Grand Central Partnership
- Founded: 1985
- Focus: The care of the Business Improvement District surrounding Grand Central Terminal stretching, roughly, from 35th to 54th Streets and from Second to Fifth Avenues.
- Location: New York City, New York;
- Key people: Alfred C. Cerullo III, Chief Executive Officer and Peter S. Kalikow, Chairman
- Website: grandcentralpartnership.nyc

= Grand Central Partnership =

Organization in New York City

The Grand Central Partnership manages the Grand Central Business Improvement District, one of the largest business improvement districts in the world. It comprises 76000000 sqft of commercial space in a 70-block area of Midtown Manhattan, New York City, around Grand Central Terminal. Its irregular borders reach from East 35th Street to East 54th Street and from Second Avenue to Fifth Avenue.

== Creation ==
Midtown Manhattan property owners and businesses created the Grand Central Partnership in the mid-1980s during a period of marked physical and economic deterioration. Once in place, GCP developed a comprehensive plan to specifically revitalize the neighborhood surrounding Grand Central Terminal, which included an ambitious capital improvement program, a privately managed sanitation, maintenance and public safety operation, business assistance initiatives, a broad tourism and visitor services program, and a social services component. Since its founding, GCP has made substantial contributions to the dramatic turnaround of Midtown Manhattan, and, together with the renowned restoration of Grand Central Terminal, GCP's programs are widely credited with playing a major role in transforming the neighborhood into one of the world's preeminent central business districts.

== Management ==
GCP's operations are managed by a board of directors and officers elected by the District Management Association, a voluntary organization made up of property owners, commercial and residential tenants in the district, as well as representatives of elected officials.

The Grand Central Partnership is a not-for-profit corporation funded principally through special assessments collected from commercial property owners located within its defined geographic area. Additional financial support is provided through corporate sponsorship of specific programs and special events and through in-kind services. Assessment proceeds and tax-exempt bonds have funded capital improvements.

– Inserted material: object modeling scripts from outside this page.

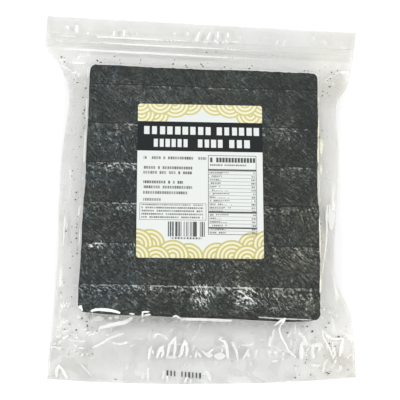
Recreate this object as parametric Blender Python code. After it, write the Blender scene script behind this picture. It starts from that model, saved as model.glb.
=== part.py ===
"""A clear zip bag packed with a stack of roasted nori sheets, lying flat with its paper label up.

Metres, +Z up, +Y towards the zip. The origin is the centre of the footprint, on the surface it lies on.
The closed bag and the sheets in it are one solid. The zip strip and the label are pieces of their own.
"""

import math

import bmesh
import bpy
from mathutils import Matrix, Vector

# The stack of sheets
SHEET_WIDTH = 0.190
SHEET_LENGTH = 0.205
STACK_HEIGHT = 0.025
SHEET_CORNER = 0.004
EDGE_ROUNDING = 0.0012

# The film round it
FILM_OVER_STACK = 0.0004
FILM_PAIR = 0.0010
SIDE_REACH = 0.0165
BOTTOM_REACH = 0.0240
SLOPE_POWER = 2.2
SIDE_LIFT = 0.0030
BOTTOM_LIFT = 0.0012
SIDE_WAVE = 0.0011
SIDE_WAVE_LENGTH = 0.082

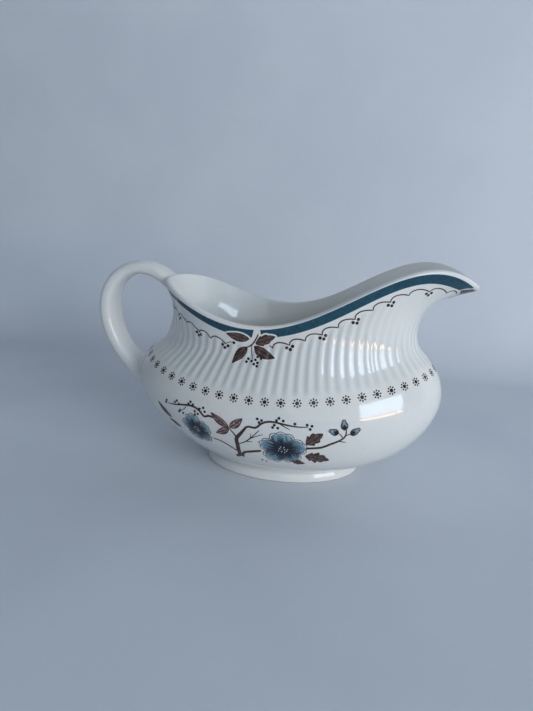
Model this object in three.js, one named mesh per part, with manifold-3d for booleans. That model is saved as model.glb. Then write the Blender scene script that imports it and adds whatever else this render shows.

== Public Safety Department ==

The Grand Central Partnership also hires "Public Safety Officers" who patrol the areas that the GCP owns or operates property on. These officers are hired at 11.00 dollars an hour and are charged to assist authorities, when necessary, by reporting incidents and maintaining order until their arrival. They are certified Security officers in the State of New York prior to their employment.

Officers are also assigned to the Partnership's Taxi Stands to maintain traffic flow and ensure the safety of visitors.

=== Uniforms and Equipment ===

GCP Public Safety Officers are often found on foot patrol with red and black variant uniforms. They often wear an Oval Eagle Top badge with no citation bars and, occasionally, one may see the officer's nameplate on a leather NYPD style badge holder.

The GCP's PSOs are also often wearing a black champagne hat and carry a radio connected to NYPD channels to report emergencies to authorities.